Oh honey, I feel your pain. It's almost unbearable, isn't it? I've been there, too.

He's not right about you, and may never be able to see you clearly again. And that's not your fault.

And to preserve your sanity and your kind heart, you are going to need to rely on your friends for support. Specifically, in my opinion the best kind of support in this situation is a safe place to rant, rave, and express your grief, without having to listen to advice or reframing. You just need to let it all out to someone, to unburden your heart which is growing so weary from carrying all of this pain.

I hope you can find several friends who will agree to play this role for you. Ask them if they'd be willing to just listen, and say nothing more than mmm hmm, uh huh, and that's hard. No buts,
or you shoulds, or he shoulds. Just pure listening, with no judgments.

Ideally, someone can listen while you yell, scream and curse, too. (And you may offer to listen to them in this way as well. Everyone needs pure listening for one reason or another!)
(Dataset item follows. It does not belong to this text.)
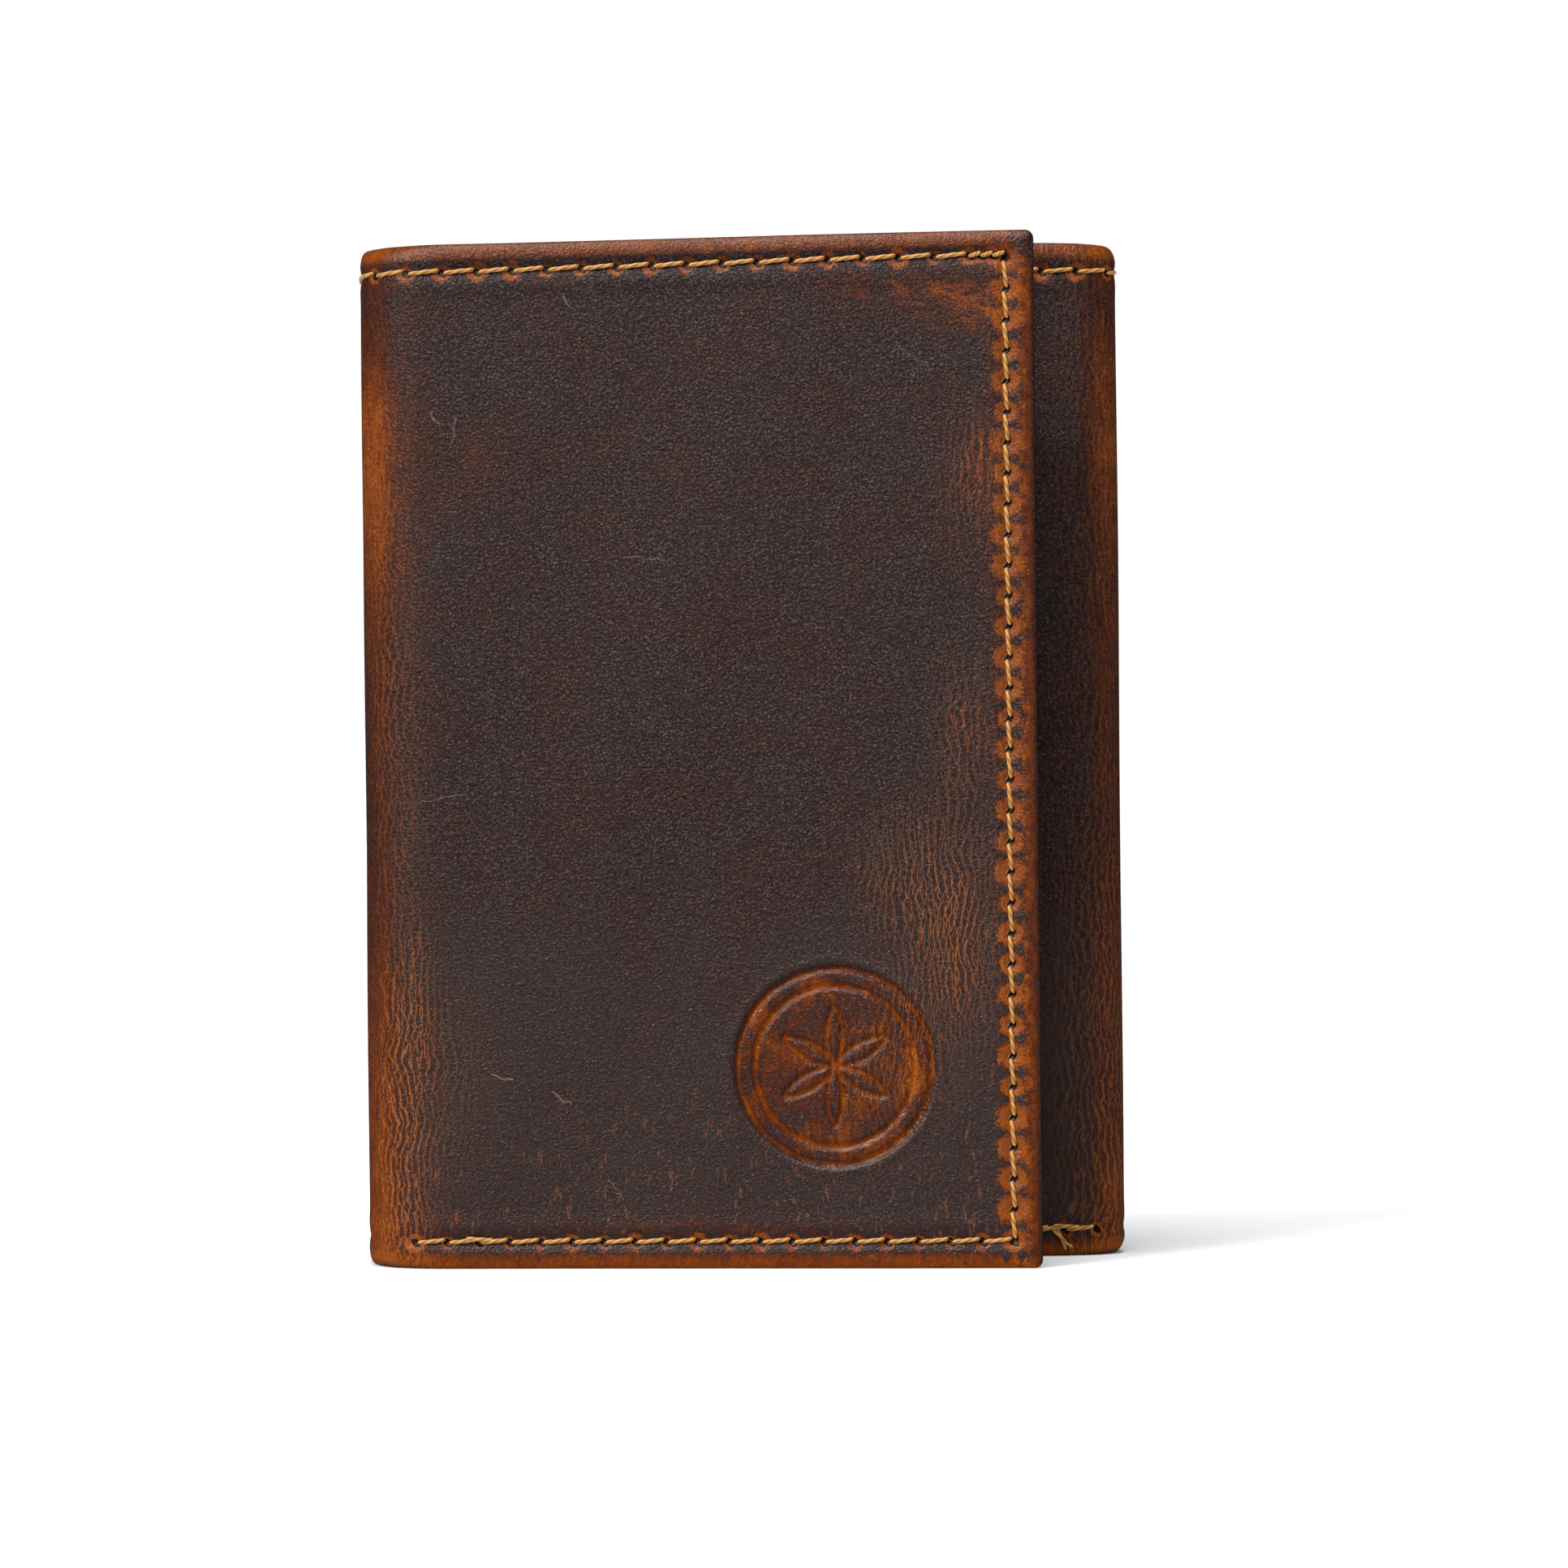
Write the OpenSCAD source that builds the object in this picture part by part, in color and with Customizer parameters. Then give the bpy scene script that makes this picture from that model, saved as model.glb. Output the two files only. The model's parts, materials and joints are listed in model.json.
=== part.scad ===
// Trifold wallet, closed, standing upright on its bottom edges.
// +Z is up along the folds, -Y is the side that the front flap closes over,
// +X runs from the left fold to the right fold. Millimetres.
//
// Every panel is drawn flat in its own frame: x runs along the panel, y goes from the
// middle of the shell leather towards the inside of the wallet, z is the height.

/* [Shell] */
// Height of the shell
shell_h = 110; // [106:1:120]
// Thickness of the shell leather
leather = 1.3; // [1:0.1:1.6]
// Distance between the two folds of the back panel
back_w = 81; // [80:0.5:86]
// Length of the front flap, from its fold to its free edge
front_w = 71.5; // [70:0.5:74]
// Length of the inner flap, from its fold to its free edge
inner_w = 60; // [60:0.5:62]
// Width of the left spine, between its two folds
left_spine_w = 18.5; // [18.5:0.5:24]
// Width of the right spine, between its two folds
right_spine_w = 13.4; // [13.4:0.1:14]
// Angle that the front flap rests open at
ajar = 10; // [0:1:15]
// Radius of the free corners
corner_r = 2; // [1:0.5:4]
// Clearance between a fold's round edge and the next panel
fold_gap = 0.1; // [0.1:0.05:0.3]

/* [Inner layers] */
// Thickness of the fabric lining
lining_t = 0.25; // [0.2:0.05:0.4]
// Depth of the bill compartment
bill_gap = 0.8; // [0.5:0.1:0.8]
// Thickness of the bill divider
divider_t = 0.45; // [0.3:0.05:0.5]
// Height of the bill divider above its foot
divider_h = 104; // [100:1:104]
// Gap between the ground and the foot of the inner layers
foot = 0.8; // [0.6:0.1:1]
// Distance of the inner layers from a fold
fold_margin = 2.6; // [2.6:0.1:4]
// Distance of the inner layers from a free edge
edge_margin = 1; // [0.8:0.1:1.5]
// Width of the turned hem that closes the bill compartment
hem_w = 6; // [4:0.5:7]

/* [Card pockets] */
// Depth of one card slot
slot_gap = 0.8; // [0.8:0.05:0.85]
// Thickness of the pocket leather
pocket_t = 0.6; // [0.5:0.05:0.6]
// Height of the rear pocket's mouth
mouth_h = 100; // [98:1:102]
// Step from one pocket's mouth down to the next
mouth_step = 8; // [6:1:8]
// Height of a card
card_h = 85.6; // [85.6:0.1:86]
// How far a card stands out of its pocket
card_show = 5; // [4:1:6]
// Distance of the back pockets and the card window from a fold
pocket_margin = 5; // [4:0.5:7]
// Width of the side seams of the back pockets
back_seam_w = 3; // [2:0.5:5]
// Width of the side seams of the flap pockets
flap_seam_w = 1; // [0.8:0.1:1]

/* [Card window] */
// Width of the window frame
frame_w = 64; // [60:1:65]
// Height of the window frame
frame_h = 94; // [92:1:98]
// Thickness of the frame leather
frame_t = 0.75; // [0.6:0.05:0.8]
// Thickness of the clear film
film_t = 0.25; // [0.2:0.05:0.3]
// Width of the window
window_w = 50; // [44:1:52]
// Height of the window
window_h = 70; // [60:1:74]
// Height of the window's sill above the frame's foot
window_sill = 11; // [9:1:14]
// Radius of the window's corners
window_r = 3; // [1:0.5:6]
// Radius of the thumb notch
notch_r = 9; // [6:1:10]
// Height of the floor that an identity card stands on, above the frame's foot
id_floor = 6; // [4:1:7]

/* [Stitching] */
// Radius of the thread
thread_r = 0.3; // [0.2:0.05:0.35]
// Distance of the stitch line from the shell's edge
stitch_inset = 3; // [2.5:0.1:3.5]
// Pitch of the stitches along the top and bottom edges
pitch_h = 3.75; // [3:0.05:4.5]
// Pitch of the stitches along the free edges
pitch_v = 3.25; // [3:0.05:4]
// Slant of a stitch
slant = 8; // [0:1:12]
// Distance from a fold at which the bottom stitches start
bottom_start = 5; // [4:0.5:8]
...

I think you'll find that you feel much better after that release happens. And since this is an ongoing situation, you'll need ongoing listening.

What may begin to happen as you unload these feelings is that you'll stop looking to him for a reflection of who you are, and start looking within you and to your close friends. It's gradual, but it does happen.

You are right that you can't change him. But you can take good care of yourself, and you can begin to let go of any expectation that he will be nice, which might sound sad at first, but soon becomes a true relief. It's much easier to deal with the reality of the moment when we are not so busy wishing it was some other way.

You'll figure this out. It might not look like other co-parenting arrangements you see, but parallel parenting can work just fine. No matter what, he can never take your integrity from you. Keep taking the high road while releasing and venting your inevitable and normal feelings of frustration and grief to your friends. I think someday you'll look back on how you handled this and feel very proud of yourself. What you are doing is incredibly hard.

I hope this helps. Please keep in touch.